When RobRoss spoke, I applied the ‘Maxim of Relation’. I assumed his comment was relevant to the real world, where the UK is in NATO. You, however, chose to assume the comment was irrelevant and nonsensical. You claim assumptions make the world “unsafe,” when in reality, it is the inability to check our assumptions that causes the problem.
The healthy brain, makes an assumption > receives new data > corrects the assumption.
The reactionary brain, makes an assumption > receives new data > ignores the data to protect the original outraged feeling.
In the case of RobRoss’s comment, there were two ways to process the ambiguity. In your approach, you violated the … ‘Principle of Charity’, the philosophical requirement to interpret a statement in its most rational form. You chose a literal interpretation, the UK fighting the entire continent of Europe which is a logistical and geopolitical absurdity. You chose this because it gave you a reason to be ‘right’ or ‘outraged.’
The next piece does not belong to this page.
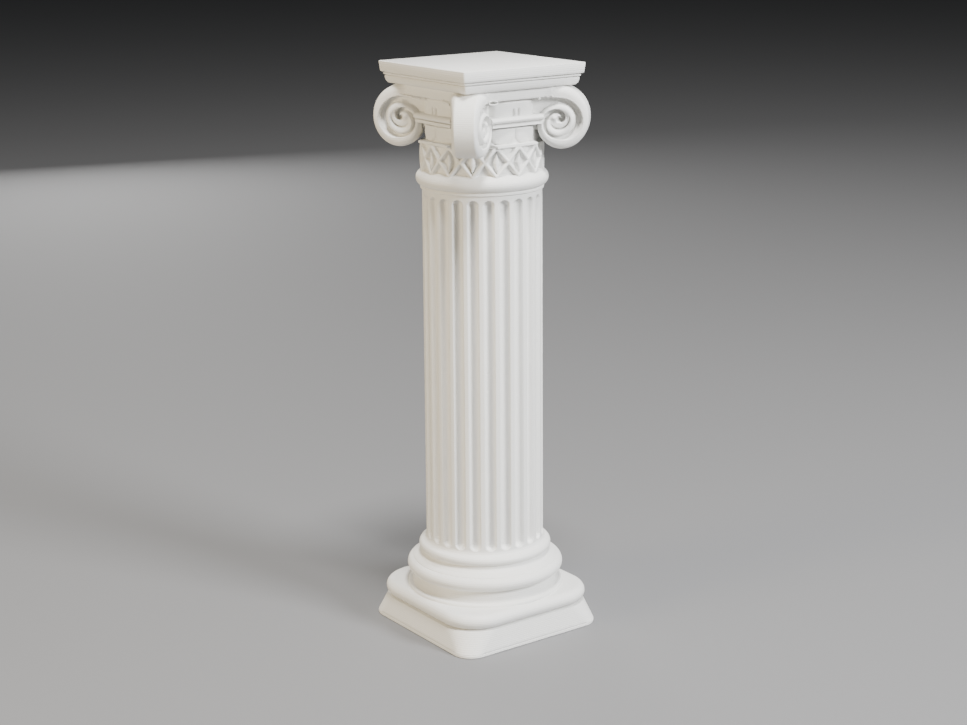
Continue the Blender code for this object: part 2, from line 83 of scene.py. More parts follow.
# Distances of the capital's ornaments from the axis, and their sizes along a face
CORE_RADIUS = 10.8
CANALIS_FACE = 12.72
CANALIS_BLEND = 0.95
CANALIS_ROUNDING = 0.35
FACE_CURVE = 25.0
RING_FACE = 12.25
FILLET_FACE = 12.15
FILLET_HALF_LENGTH = 6.2
BEAD_GROUND = 11.6
BEAD_RISE = 0.85
BEAD_HALF_HEIGHT = 0.65
BEAD_HALF_LENGTH = 6.4
LOBE_GROUND = 11.15
LOBE_RISE = 0.62
LOBE_MIDDLE = 2.72
LOBE_HALF_WIDTH = 2.75
LOBE_POWER = 2.6
EGG_RISE = 0.9
EGG_HALF_WIDTH = 5.4
EGG_CORNER = 1.7
SLIT_PLACE = 0.62
SLIT_HALF_WIDTH = 0.17
SLIT_DEPTH = 0.8

# The camera and the lights stand round the corner between the -X and -Y faces
VIEW_TURN = math.radians(-36.0)
FLOOR_HALF = 3.0


# Meshes


def smooth_step(low, high, value):
    t = np.clip((np.asarray(value, float) - low) / (high - low), 0.0, 1.0)
    return t * t * (3.0 - 2.0 * t)


def grid_faces(rows, columns, closed):
    """Quads of a grid of points, row by row. A closed grid joins its last column to its first."""
    faces = []
    for i in range(rows - 1):
        for j in range(columns if closed else columns - 1):
            k = (j + 1) % columns
            here = i * columns
            above = here + columns
            faces.append((here + j, here + k, above + k, above + j))
    return faces


def make_piece(name, points, faces, crease=35.0):
    """A smooth-shaded object at the origin, from points in millimetres."""
    mesh = bpy.data.meshes.new(name)
    mesh.from_pydata([tuple(point) for point in np.asarray(points, float) * MM], [], faces)
    mesh.validate()
    mesh.shade_smooth()
    mesh.set_sharp_from_angle(angle=math.radians(crease))
    piece = bpy.data.objects.new(name, mesh)
    bpy.context.scene.collection.objects.link(piece)
    return piece


def revolve(name, profile, steps=240):
    """A turned shape from (radius, z) points, bottom to top."""
    points = []
    for radius, z in profile:
        for i in range(steps):
            angle = 2 * math.pi * i / steps
            points.append((radius * math.cos(angle), radius * math.sin(angle), z))
    return make_piece(name, points, grid_faces(len(profile), steps, True))


def arc(centre, radius, start, end, steps):
    """Points of an arc in (radius, z), angles in degrees."""
    angles = np.radians(np.linspace(start, end, steps + 1))
    return [(centre[0] + radius * math.cos(a), centre[1] + radius * math.sin(a)) for a in angles]


def smooth_between(values, place):
    """A smooth curve through evenly spaced values, at a place counted in them."""
    last = len(values) - 1
    i = min(int(place), last - 1)
    t = place - i
    p0, p1, p2, p3 = (values[min(max(k, 0), last)] for k in (i - 1, i, i + 1, i + 2))
    bend = 2 * p0 - 5 * p1 + 4 * p2 - p3
    turn = 3 * p1 - p0 - 3 * p2 + p3
    return 0.5 * (2 * p1 + (p2 - p0) * t + bend * t * t + turn * t**3)


def curve_through(points, steps):
    """A smooth curve through points of two numbers each."""
    points = np.array(points, float)
    spans = len(points) - 1
    return [tuple(smooth_between(points, place)) for place in np.linspace(0, spans, spans * steps + 1)]


def square_ring(half, corner, z, corner_steps, side_steps):
    """Points of a square with round corners, with extra points along its sides."""
    points = []
    for k in range(4):
        middle = math.pi / 4 + k * QUARTER
        reach = (half - corner) * math.sqrt(2)
        cx = reach * math.cos(middle)
        cy = reach * math.sin(middle)
        for i in range(corner_steps + 1):
            angle = middle - math.pi / 4 + QUARTER * i / corner_steps
            points.append((cx + corner * math.cos(angle), cy + corner * math.sin(angle), z))
        next_angle = middle + math.pi / 4
        start = np.array(points[-1])
        end = np.array((-cy + corner * math.cos(next_angle), cx + corner * math.sin(next_angle), z))
        for i in range(1, side_steps):
            points.append(tuple(start + (end - start) * i / side_steps))
    return points


def square_loft(name, sections, corner_steps, side_steps, crease=35.0):
    """A closed shape through round-cornered squares, bottom to top: (half width, corner radius, z)."""
    points = []
    for half, corner, z in sections:
        points += square_ring(half, corner, z, corner_steps, side_steps)
    columns = 4 * (corner_steps + side_steps)
    faces = grid_faces(len(sections), columns, True)
    faces.append(tuple(range(columns))[::-1])
    last = (len(sections) - 1) * columns
    faces.append(tuple(range(last, last + columns)))
    return make_piece(name, points, faces, crease)


# Geometry node helpers


def node_tree(name, inputs):
    """A geometry tree with named inputs, and its input and output nodes."""
    tree = bpy.data.node_groups.new(name, "GeometryNodeTree")
    tree.interface.new_socket("Geometry", in_out="INPUT", socket_type="NodeSocketGeometry")
    for label, (kind, value) in inputs.items():
        socket = tree.interface.new_socket(label, in_out="INPUT", socket_type=kind)
        socket.default_value = value
    tree.interface.new_socket("Geometry", in_out="OUTPUT", socket_type="NodeSocketGeometry")
    entry = tree.nodes.new("NodeGroupInput")
    result = tree.nodes.new("NodeGroupOutput")
    return tree, entry, result


def math_node(tree, operation, *values):
    """A sum on sockets or plain numbers, and its result's socket."""
    node = tree.nodes.new("ShaderNodeMath")
    node.operation = operation
    for socket, value in zip(node.inputs, values):
        if isinstance(value, (int, float)):
            socket.default_value = value
        else:
            tree.links.new(value, socket)
    return node.outputs[0]


def run_tree(piece, tree, values):
    """Puts the tree on the piece, sets its inputs, and keeps the result as a plain mesh."""
    modifier = piece.modifiers.new(tree.name, "NODES")
    modifier.node_group = tree
    for item in tree.interface.items_tree:
        if item.item_type == "SOCKET" and item.in_out == "INPUT" and item.name in values:
            modifier[item.identifier] = values[item.name]
    graph = bpy.context.evaluated_depsgraph_get()
    graph.update()
    mesh = bpy.data.meshes.new_from_object(piece.evaluated_get(graph))
    piece.modifiers.remove(modifier)
    piece.data = mesh
    mesh.name = piece.name
    return piece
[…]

In my approach, I followed the logical intent. I assumed he meant “fighting alongside” because that is the only interpretation that makes sense in the real world. By choosing the most nonsensical interpretation possible just so you could take a swipe at him, you didn’t avoid making an assumption, you simply made a malicious one.
This is your “man in the mirror” moment. You are complaining that assumptions make the world “unsafe” because people claim others intended things they never did. Yet, by being in such a hurry to be offended, you did exactly that … you assigned the most ridiculous intent possible to RobRoss and then attacked me for pointing out the error.
I am not just arguing about a comment anymore; I am arguing about how a rational person processes information versus how a ‘shoot from the hip’ hack does it. Refusing to “parse and digest” context before you react is the very social sin you are currently accusing me of.
Using reasoning to reach the correct assumption isn’t rubbish; it’s called comprehension.